Accompanied by the evocative photography and paintings of Andrew and Zoe Heath, this survey of harmonious lullabies, dreamscapes, heavenly and nebula horizons, with a title inspired by Thomas Hardy’s The Dead Drummer poem, is full of transient, breathy and venerable compositions. An amorphous bed of seraph tones, water spray tropical rainforests, lingering ghosts of spiritualism, ethnographic soundtracks and diaphanous exercises in melodic sky building echo throughout the albums well-chosen thirteen tracks. These Strange-Eyed Constellations chart naturalistic wonders on AstroPilot’s ‘Dum Spiro, Spero’ (the Ukrainian producer alter ego of Dimitrix Redko, who also modernizes Marks own LTTL title track on the 20th anniversary special), and builds an empyrean Popol Vuh like tribal trance soundtrack to the female water spirits of a famous Rhine landmark rock on dr trippy’s ‘Sirens Of Lorelei’. Other notable inclusions include 100th Monkey’s Artic requiem ‘The Inuit Snow Song’, which is given an ‘Icescape’ remix of drifting Polar winds and plaintive poignancy to create a supernatural atmosphere. Meanwhile, Radium 88 traverse a Peter Gabriel sounding world trance aria with the Cocteau Twins cooed ‘The Future’s Bright The Futures Incandescent’, and Marks’ own contributions, a Shanghai 8am mix of ‘Falling Down’, leaks the sounds from the mixing desk into the studio and out the door into the early hours of a mystery environment, and ‘The Nth Degree’, chants on a down-tempo pathway to Shangri-La.

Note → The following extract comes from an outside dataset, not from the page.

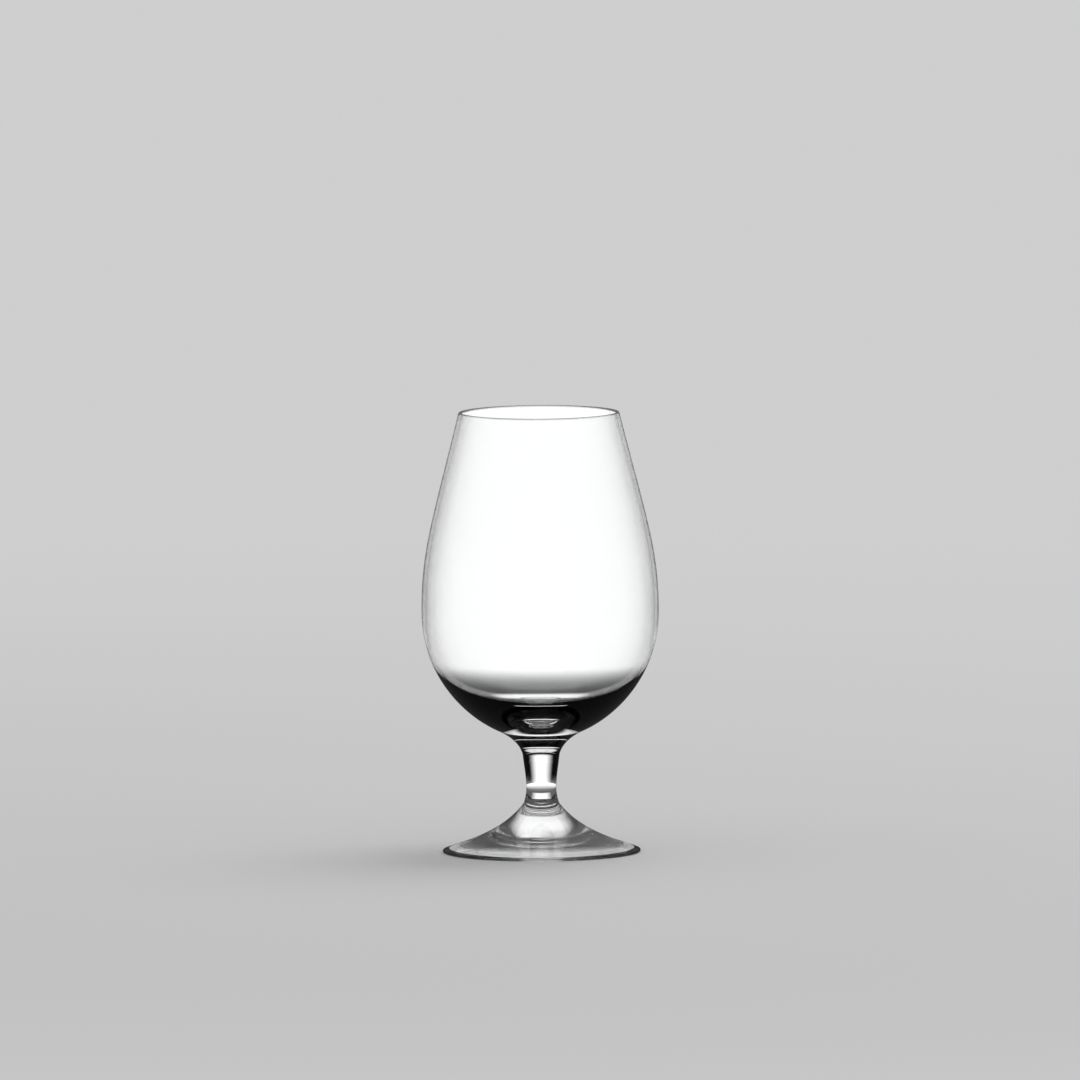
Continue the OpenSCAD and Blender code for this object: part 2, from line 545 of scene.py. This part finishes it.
class MakeBowl(bpy.types.Operator):
    """Turns the bowl: neck, round underside, leaning side, rounded rim and cavity"""

    bl_idname = "glass.bowl"
    bl_label = "Bowl"

    def execute(self, context):
        scene = context.scene
        turn_piece("glass_bowl", "bowl", bowl_outline(scene.bowl_shape, scene.glass_finish.steps))
        return {"FINISHED"}


class MakeStem(bpy.types.Operator):
    """Turns the short waisted stem"""

    bl_idname = "glass.stem"
    bl_label = "Stem"

    def execute(self, context):
        scene = context.scene
        turn_piece("glass_stem", "stem", stem_outline(scene.stem_shape, scene.glass_finish.steps))
        return {"FINISHED"}


class MakeFoot(bpy.types.Operator):
    """Turns the low foot with its hollow and its standing ring"""

    bl_idname = "glass.foot"
    bl_label = "Foot"

    def execute(self, context):
        scene = context.scene
        turn_piece("glass_foot", "foot", foot_outline(scene.foot_shape, scene.glass_finish.steps))
        return {"FINISHED"}


class Sight:
    """Which way light takes: straight to the eye, or through glass and how many reflections in it."""

    def __init__(self, tree):
        path = tree.add("ShaderNodeLightPath")
        lit_paint = tree.also(path, "Diffuse Depth").held()
        through = tree.also(path, "Is Transmission Ray")
        self.reflections = tree.also(path, "Glossy Depth")
        self.eye = tree.also(path, "Is Camera Ray")
        self.glass = tree.also(path, "Is Glossy Ray").larger(through) * (1 - lit_paint)
        self.refracted = tree.also(path, "Transmission Depth").held()

    def past(self, reflections):
        """1 for light that is reflected more often than that, else 0."""
        return self.reflections.above(reflections + 0.5)


def ahead(x, y, full, end):
    """1 straight behind and before the glass, out to the angle full, and 0 from the angle end on."""
    return abs(x).arctan(abs(y)).ease(end, full)


def table_top(stage):
    """A pale table. Glass alone sees light and shade painted on it: lit far off, painted dark nearer, and a
    mirror close by and in reflections.
    """
    material = bpy.data.materials.new("table_top")
    tree = Tree(material)
    place = tree.add("ShaderNodeTexCoord", output="Object")
    x = tree.add("ShaderNodeSeparateXYZ", None, {"Vector": place})
    y = tree.also(x, "Y")
    away = (x * x + y * y).root()
    sight = Sight(tree)
    # Painted light and shade: black and glowing emission that only the glass sees
    dark = glow(tree, "ShaderNodeEmission", 0.0)
    lit = glow(tree, "ShaderNodeEmission", stage.shown)
    mirror = tree.add("ShaderNodeBsdfAnisotropic", None, {"Color": WHITE, "Roughness": 0.0})
    # Painted shade near the glass, lifting to painted light far off, a painted lit ring straight behind, and
    # painted dark beside the panel far off
    painted_table_light = away.ease(stage.shade_from, stage.shade_to).blend(stage.shade, 1.0)
    behind = ahead(x, y, stage.straight_full, stage.straight_end)
    painted_table_light = (away.ease(stage.near_to, stage.near_from) * behind).larger(painted_table_light)
    dusk = away.ease(stage.dusk_from, stage.dusk_to) * (1 - behind)
    painted_table_light = painted_table_light * (1 - dusk * (1 - stage.beside))
    open_sight = (1 - sight.past(0)) * away.above(stage.mirror_reach)
    in_glass = mixed(tree, open_sight, mirror, mixed(tree, painted_table_light, dark, lit))
    # Painted light: a glowing ring of table under the foot, seen after many reflections
    under_foot = sight.past(stage.foot_depth) * away.above(stage.foot_from) * (1 - away.above(stage.foot_to))
    in_glass = mixed(tree, under_foot, in_glass, mixed(tree, stage.foot_light, dark, lit))
    table_colour = (*stage.table_colour, 1)
    paint = tree.add("ShaderNodeBsdfDiffuse", None, {"Color": table_colour})
    plain = glow(tree, "ShaderNodeEmission", 1.0, table_colour)
    bare = mixed(tree, away.ease(stage.even_from, stage.even_to), paint, plain)
    surface = mixed(tree, sight.glass, bare, in_glass)
    tree.add("ShaderNodeOutputMaterial", None, {"Surface": surface})
    return material


def room(stage):
    """Soft even light on the table, and light and shade painted for the glass alone: a low lit panel, and
    light overhead.
    """
    world = bpy.data.worlds.new("room")
    bpy.context.scene.world = world
    tree = Tree(world)
    direction = tree.add("ShaderNodeTexCoord", output="Generated")
    x = tree.add("ShaderNodeSeparateXYZ", None, {"Vector": direction})
    y, z = tree.also(x, "Y"), tree.also(x, "Z")
    sight = Sight(tree)
    rise = z.arcsin()
    straight = ahead(x, y, stage.straight_full, stage.straight_end)
    # Painted shade: the panel turns black in the glass after the set number of reflections
    reflected = ahead(x, y, stage.panel_full, stage.panel_end) * (1 - sight.past(stage.dark_after_reflections))
    panel = sight.past(0).blend(straight, reflected) * rise.ease(stage.panel_top, stage.panel_low)
    # Painted shade: the ceiling light turns black in the glass after one reflection
    crown = rise.ease(stage.crown_low, stage.crown_top) * stage.crown * (1 - sight.past(1))
    dark = glow(tree, "ShaderNodeBackground", 0.0)
    lit = glow(tree, "ShaderNodeBackground", stage.shown)
    soft = glow(tree, "ShaderNodeBackground", stage.soft_light)
    outer = glow(tree, "ShaderNodeBackground", stage.outer)
    plain = glow(tree, "ShaderNodeBackground", 1.0, (*stage.table_colour, 1))
    # Painted shade: reflections off the glass show the room at the dim outer level
    in_glass = mixed(tree, sight.refracted, outer, mixed(tree, panel + crown, dark, lit))
    bare = mixed(tree, sight.eye, soft, plain)
    surface = mixed(tree, sight.glass, bare, in_glass)
    tree.add("ShaderNodeOutputWorld", None, {"Surface": surface})


# Depth of the table under the standing ring, so that the two never share a face
TABLE_GAP = 0.05 * MM


def table(stage):
    """The table, one large level sheet just under the standing ring."""
    reach, level = stage.table_reach, TABLE_Z - TABLE_GAP
    corners = [(-reach, -reach, level), (reach, -reach, level), (reach, reach, level), (-reach, reach, level)]
    mesh = bpy.data.meshes.new("table")
    mesh.from_pydata(corners, [], [(0, 1, 2, 3)])
    mesh.materials.append(table_top(stage))
    sheet = bpy.data.objects.new("table", mesh)
    bpy.context.scene.collection.objects.link(sheet)


def soft_lamp(stage):
    """A wide lamp above the glass, which lights the table and isn't seen in the glass."""
    light = bpy.data.lights.new("soft_lamp", "AREA")
    light.shape = "DISK"
    light.size = stage.lamp_across
    light.energy = stage.lamp_power
    lamp = bpy.data.objects.new("soft_lamp", light)
    lamp.location = stage.lamp_place
    lamp.rotation_euler = lamp.location.to_track_quat("Z", "Y").to_euler()
    lamp.visible_glossy = False
    lamp.visible_transmission = False
    bpy.context.scene.collection.objects.link(lamp)


# Distance in metres beyond which the camera sees nothing
SIGHT_END = 100


def camera(stage):
    """A long lens at the height and angle that the glass is seen from."""
    lens = bpy.data.cameras.new("camera")
    lens.lens = lens.sensor_width * stage.view_distance / stage.view_width
    lens.clip_end = SIGHT_END
    forward = Vector((0, math.cos(stage.view_fall), -math.sin(stage.view_fall)))
    right = Vector((1, 0, 0))
    spot = Vector((0, 0, stage.view_height)) + right * stage.view_aside - forward * stage.view_distance
    turn = Matrix.Rotation(stage.view_roll, 3, forward)
    axes = Matrix((turn @ right, turn @ right.cross(forward), -forward)).transposed()
    eye = bpy.data.objects.new("camera", lens)
    eye.matrix_world = Matrix.Translation(spot) @ axes.to_4x4()
    bpy.context.scene.collection.objects.link(eye)
    bpy.context.scene.camera = eye


class MakeStage(bpy.types.Operator):
    """Sets the pale table, its soft light, the room and the camera"""

    bl_idname = "glass.stage"
    bl_label = "Table, light and camera"

    def execute(self, context):
        stage = context.scene.table_stage
        table(stage)
        room(stage)
        soft_lamp(stage)
        camera(stage)
        context.scene.view_settings.view_transform = "Standard"
        return {"FINISHED"}


GROUPS = {
    "bowl_shape": BowlShape,
    "stem_shape": StemShape,
    "foot_shape": FootShape,
    "glass_finish": GlassFinish,
    "table_stage": TableStage,
}
OPERATORS = (MakeStage, MakeBowl, MakeStem, MakeFoot)


class GlassPanel(bpy.types.Panel):
    """Sizes, finish and stage, with a button for each piece"""

    bl_idname = "VIEW3D_PT_nosing_glass"
    bl_label = "Nosing Glass"
    bl_space_type = "VIEW_3D"
    bl_region_type = "UI"
    bl_category = "Nosing Glass"

    def draw(self, context):
        for group, kind in GROUPS.items():
            box = self.layout.box()
            for name in kind.__annotations__:
                box.prop(getattr(context.scene, group), name)
        for operator in OPERATORS:
            self.layout.operator(operator.bl_idname)


def register():
    for kind in (*GROUPS.values(), *OPERATORS, GlassPanel):
        bpy.utils.register_class(kind)
    for group, kind in GROUPS.items():
        setattr(bpy.types.Scene, group, bpy.props.PointerProperty(type=kind))


def unregister():
    for group in GROUPS:
        delattr(bpy.types.Scene, group)
    for kind in reversed((*GROUPS.values(), *OPERATORS, GlassPanel)):
        bpy.utils.unregister_class(kind)


def main():
    register()
    bpy.ops.glass.stage()
    bpy.ops.glass.bowl()
    bpy.ops.glass.stem()
    bpy.ops.glass.foot()


if __name__ == "__main__":
    main()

A peaceable mostly tranquil collection, SEC isn’t as such a progression in the ambient or trance music fields, rather a continuation of the early to mid 90s experiments with slight modifications. Certainly evocative at times, and always sophisticatedly divine, there isn’t really a track out of place, each complementing the other. Marks took his time, and in a world that moves on pretty quickly, this assortment dares to press pause and take reflection.